Transcribe the stretch of entries below from the line with "rear_foot = make_rear_foot()" through the line with "for node in", exactly and with both ends included; leave out all other lines.

Object modeling scripts:

-------

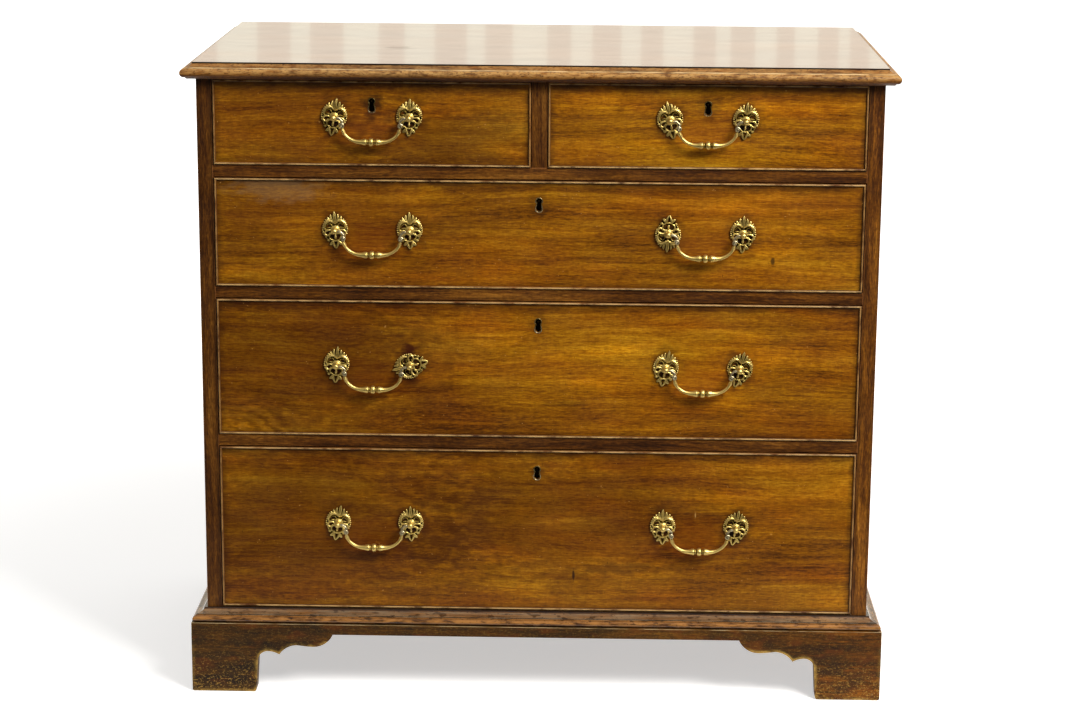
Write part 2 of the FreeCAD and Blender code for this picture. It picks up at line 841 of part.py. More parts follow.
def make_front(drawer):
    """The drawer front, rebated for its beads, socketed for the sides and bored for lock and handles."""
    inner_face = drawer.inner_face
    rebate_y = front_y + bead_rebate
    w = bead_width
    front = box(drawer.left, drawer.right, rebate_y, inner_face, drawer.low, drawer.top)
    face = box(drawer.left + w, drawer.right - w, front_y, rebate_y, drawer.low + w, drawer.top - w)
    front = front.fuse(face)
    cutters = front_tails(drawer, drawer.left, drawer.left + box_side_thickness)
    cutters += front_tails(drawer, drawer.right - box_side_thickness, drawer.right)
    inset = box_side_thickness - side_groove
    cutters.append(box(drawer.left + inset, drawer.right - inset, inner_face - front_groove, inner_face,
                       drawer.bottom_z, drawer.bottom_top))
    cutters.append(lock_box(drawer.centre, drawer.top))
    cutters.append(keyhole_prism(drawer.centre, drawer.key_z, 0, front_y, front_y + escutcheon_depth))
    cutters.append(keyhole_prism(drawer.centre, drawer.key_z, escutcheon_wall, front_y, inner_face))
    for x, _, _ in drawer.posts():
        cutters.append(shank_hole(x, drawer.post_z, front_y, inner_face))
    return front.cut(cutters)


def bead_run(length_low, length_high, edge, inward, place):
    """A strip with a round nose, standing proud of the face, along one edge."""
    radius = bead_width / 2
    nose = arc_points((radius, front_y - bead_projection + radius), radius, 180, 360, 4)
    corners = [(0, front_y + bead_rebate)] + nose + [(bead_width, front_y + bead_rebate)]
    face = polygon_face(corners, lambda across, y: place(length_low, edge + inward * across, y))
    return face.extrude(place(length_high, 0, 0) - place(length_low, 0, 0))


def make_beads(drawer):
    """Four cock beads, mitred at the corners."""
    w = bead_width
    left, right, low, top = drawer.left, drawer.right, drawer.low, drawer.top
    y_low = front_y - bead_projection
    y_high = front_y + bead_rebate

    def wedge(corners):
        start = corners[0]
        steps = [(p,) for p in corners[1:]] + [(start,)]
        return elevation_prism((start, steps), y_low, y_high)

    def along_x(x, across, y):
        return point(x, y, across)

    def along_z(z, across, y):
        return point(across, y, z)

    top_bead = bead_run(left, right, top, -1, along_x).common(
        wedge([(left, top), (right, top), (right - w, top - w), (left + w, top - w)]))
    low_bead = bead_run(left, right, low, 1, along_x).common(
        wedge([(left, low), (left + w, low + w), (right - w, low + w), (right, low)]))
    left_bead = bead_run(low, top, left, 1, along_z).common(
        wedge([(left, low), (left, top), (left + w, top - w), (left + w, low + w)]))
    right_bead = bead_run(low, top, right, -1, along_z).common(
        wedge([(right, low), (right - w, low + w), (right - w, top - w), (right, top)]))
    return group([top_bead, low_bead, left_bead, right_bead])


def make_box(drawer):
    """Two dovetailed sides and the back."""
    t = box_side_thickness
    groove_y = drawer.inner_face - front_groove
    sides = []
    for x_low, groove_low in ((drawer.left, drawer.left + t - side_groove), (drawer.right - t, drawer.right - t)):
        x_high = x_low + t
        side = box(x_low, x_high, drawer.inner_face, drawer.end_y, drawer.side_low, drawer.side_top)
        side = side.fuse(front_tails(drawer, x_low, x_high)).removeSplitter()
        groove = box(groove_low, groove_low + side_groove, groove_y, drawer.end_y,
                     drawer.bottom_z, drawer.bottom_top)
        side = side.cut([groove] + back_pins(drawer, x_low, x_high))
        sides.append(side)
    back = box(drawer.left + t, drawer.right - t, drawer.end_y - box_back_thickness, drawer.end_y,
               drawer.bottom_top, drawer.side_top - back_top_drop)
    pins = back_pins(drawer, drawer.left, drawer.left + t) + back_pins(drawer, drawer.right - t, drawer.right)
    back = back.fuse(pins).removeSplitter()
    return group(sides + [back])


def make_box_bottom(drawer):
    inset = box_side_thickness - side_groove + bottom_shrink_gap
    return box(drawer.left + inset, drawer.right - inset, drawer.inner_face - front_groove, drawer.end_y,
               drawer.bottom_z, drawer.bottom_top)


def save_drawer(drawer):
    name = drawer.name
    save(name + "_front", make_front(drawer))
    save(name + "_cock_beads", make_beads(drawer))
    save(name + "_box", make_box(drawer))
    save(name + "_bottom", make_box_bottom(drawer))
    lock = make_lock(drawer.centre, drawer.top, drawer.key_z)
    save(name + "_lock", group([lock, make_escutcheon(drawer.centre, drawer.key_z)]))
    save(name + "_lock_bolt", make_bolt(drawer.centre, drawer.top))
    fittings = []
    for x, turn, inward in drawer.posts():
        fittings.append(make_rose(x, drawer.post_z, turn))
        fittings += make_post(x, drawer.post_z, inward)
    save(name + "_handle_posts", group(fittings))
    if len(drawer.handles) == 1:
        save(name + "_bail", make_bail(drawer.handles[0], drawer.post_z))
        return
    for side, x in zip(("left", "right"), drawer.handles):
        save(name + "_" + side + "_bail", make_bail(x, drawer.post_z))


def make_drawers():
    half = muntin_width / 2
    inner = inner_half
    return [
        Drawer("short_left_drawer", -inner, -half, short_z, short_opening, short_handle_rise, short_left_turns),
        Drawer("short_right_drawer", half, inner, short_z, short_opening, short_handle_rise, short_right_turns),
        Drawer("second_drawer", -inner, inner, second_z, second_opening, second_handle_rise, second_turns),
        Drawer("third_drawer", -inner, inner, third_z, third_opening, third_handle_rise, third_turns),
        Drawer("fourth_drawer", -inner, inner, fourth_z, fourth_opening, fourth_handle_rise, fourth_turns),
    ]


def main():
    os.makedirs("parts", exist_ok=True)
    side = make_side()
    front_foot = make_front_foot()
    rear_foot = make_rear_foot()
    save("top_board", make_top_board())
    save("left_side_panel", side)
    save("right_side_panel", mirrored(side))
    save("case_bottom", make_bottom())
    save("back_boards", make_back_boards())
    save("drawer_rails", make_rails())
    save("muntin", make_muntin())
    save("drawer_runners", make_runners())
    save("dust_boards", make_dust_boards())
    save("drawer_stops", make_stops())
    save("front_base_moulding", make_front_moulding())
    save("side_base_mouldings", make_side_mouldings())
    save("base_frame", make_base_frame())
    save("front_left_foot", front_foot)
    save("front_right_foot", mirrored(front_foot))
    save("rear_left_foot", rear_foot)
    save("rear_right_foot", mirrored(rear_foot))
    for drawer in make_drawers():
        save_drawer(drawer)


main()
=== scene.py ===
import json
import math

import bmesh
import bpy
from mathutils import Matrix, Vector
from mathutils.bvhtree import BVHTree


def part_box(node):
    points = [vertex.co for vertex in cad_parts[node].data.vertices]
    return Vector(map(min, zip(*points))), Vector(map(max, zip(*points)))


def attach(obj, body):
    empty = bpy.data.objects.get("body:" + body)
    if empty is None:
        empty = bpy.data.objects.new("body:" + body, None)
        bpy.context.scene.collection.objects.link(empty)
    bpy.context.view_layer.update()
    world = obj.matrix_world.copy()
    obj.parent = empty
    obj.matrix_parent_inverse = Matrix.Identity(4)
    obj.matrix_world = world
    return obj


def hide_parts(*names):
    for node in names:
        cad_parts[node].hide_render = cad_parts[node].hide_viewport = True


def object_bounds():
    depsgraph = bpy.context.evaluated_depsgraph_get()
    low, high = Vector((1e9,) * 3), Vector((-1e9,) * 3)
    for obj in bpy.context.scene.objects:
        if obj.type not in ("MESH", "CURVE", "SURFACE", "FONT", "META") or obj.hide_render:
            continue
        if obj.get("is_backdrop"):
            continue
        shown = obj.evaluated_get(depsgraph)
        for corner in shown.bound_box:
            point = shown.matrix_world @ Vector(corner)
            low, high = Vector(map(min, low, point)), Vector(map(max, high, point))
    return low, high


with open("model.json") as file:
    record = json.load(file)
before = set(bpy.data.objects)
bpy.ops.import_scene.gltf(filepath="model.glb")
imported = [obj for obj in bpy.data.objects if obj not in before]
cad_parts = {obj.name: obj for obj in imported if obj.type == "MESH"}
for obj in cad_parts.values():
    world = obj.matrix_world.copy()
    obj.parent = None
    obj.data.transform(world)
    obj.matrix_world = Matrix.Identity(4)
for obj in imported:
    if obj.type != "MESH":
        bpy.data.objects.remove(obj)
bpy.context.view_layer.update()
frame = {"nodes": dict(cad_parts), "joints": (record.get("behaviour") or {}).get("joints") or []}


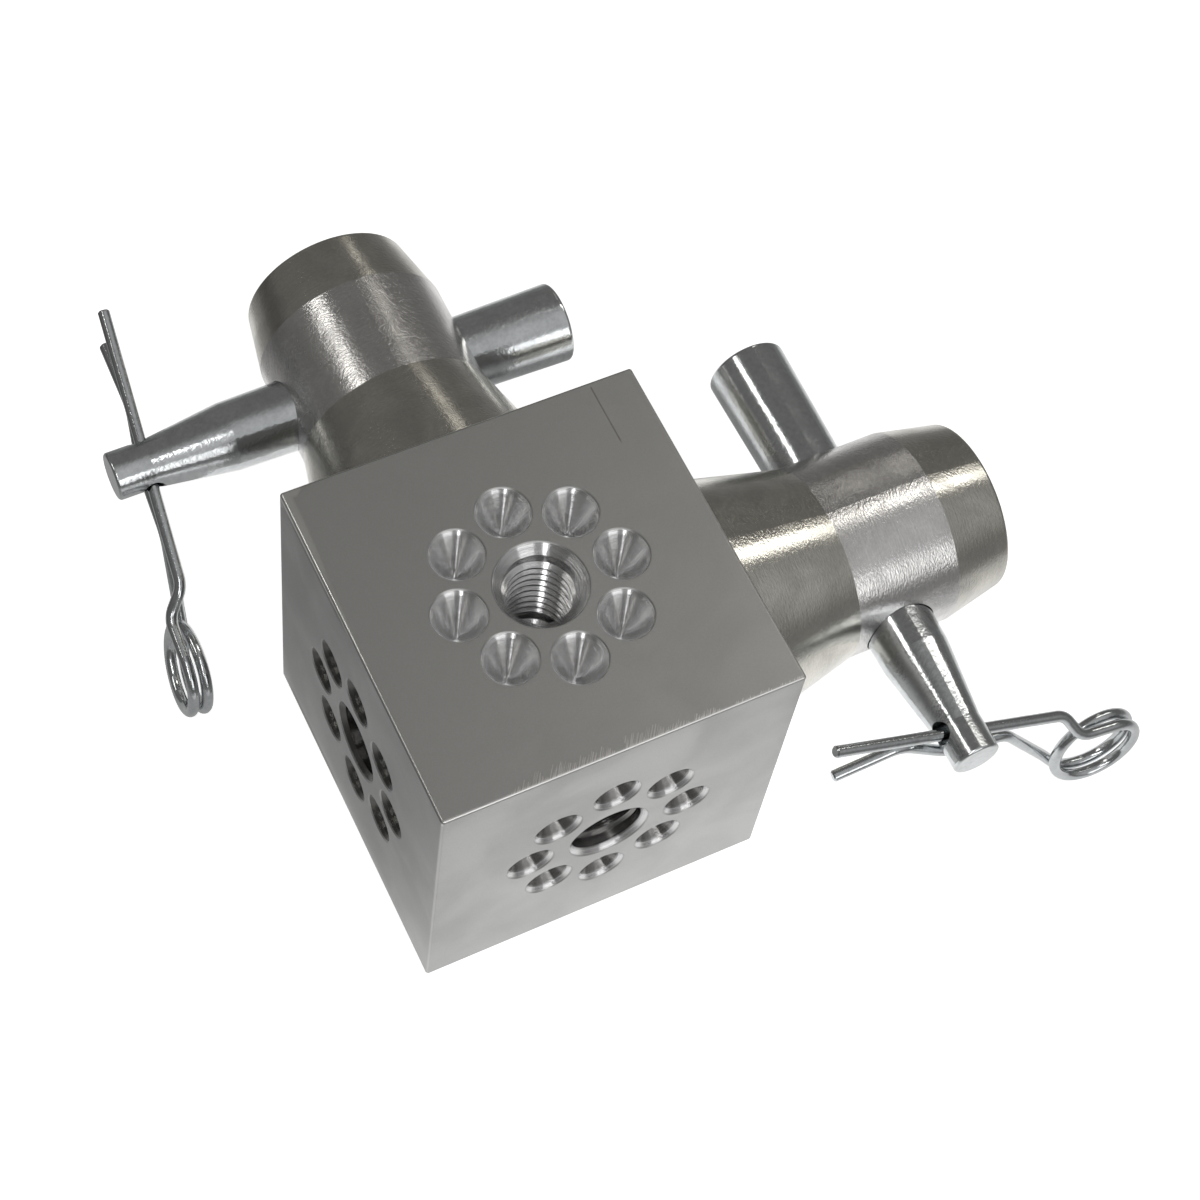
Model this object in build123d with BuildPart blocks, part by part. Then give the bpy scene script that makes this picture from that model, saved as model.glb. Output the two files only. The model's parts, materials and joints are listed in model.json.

-------

Solved problem:
    rear_foot = make_rear_foot()
    save("top_board", make_top_board())
    save("left_side_panel", side)
    save("right_side_panel", mirrored(side))
    save("case_bottom", make_bottom())
    save("back_boards", make_back_boards())
    save("drawer_rails", make_rails())
    save("muntin", make_muntin())
    save("drawer_runners", make_runners())
    save("dust_boards", make_dust_boards())
    save("drawer_stops", make_stops())
    save("front_base_moulding", make_front_moulding())
    save("side_base_mouldings", make_side_mouldings())
    save("base_frame", make_base_frame())
    save("front_left_foot", front_foot)
    save("front_right_foot", mirrored(front_foot))
    save("rear_left_foot", rear_foot)
    save("rear_right_foot", mirrored(rear_foot))
    for drawer in make_drawers():
        save_drawer(drawer)


main()
=== scene.py ===
import json
import math

import bmesh
import bpy
from mathutils import Matrix, Vector
from mathutils.bvhtree import BVHTree


def part_box(node):
    points = [vertex.co for vertex in cad_parts[node].data.vertices]
    return Vector(map(min, zip(*points))), Vector(map(max, zip(*points)))


def attach(obj, body):
    empty = bpy.data.objects.get("body:" + body)
    if empty is None:
        empty = bpy.data.objects.new("body:" + body, None)
        bpy.context.scene.collection.objects.link(empty)
    bpy.context.view_layer.update()
    world = obj.matrix_world.copy()
    obj.parent = empty
    obj.matrix_parent_inverse = Matrix.Identity(4)
    obj.matrix_world = world
    return obj


def hide_parts(*names):
    for node in names:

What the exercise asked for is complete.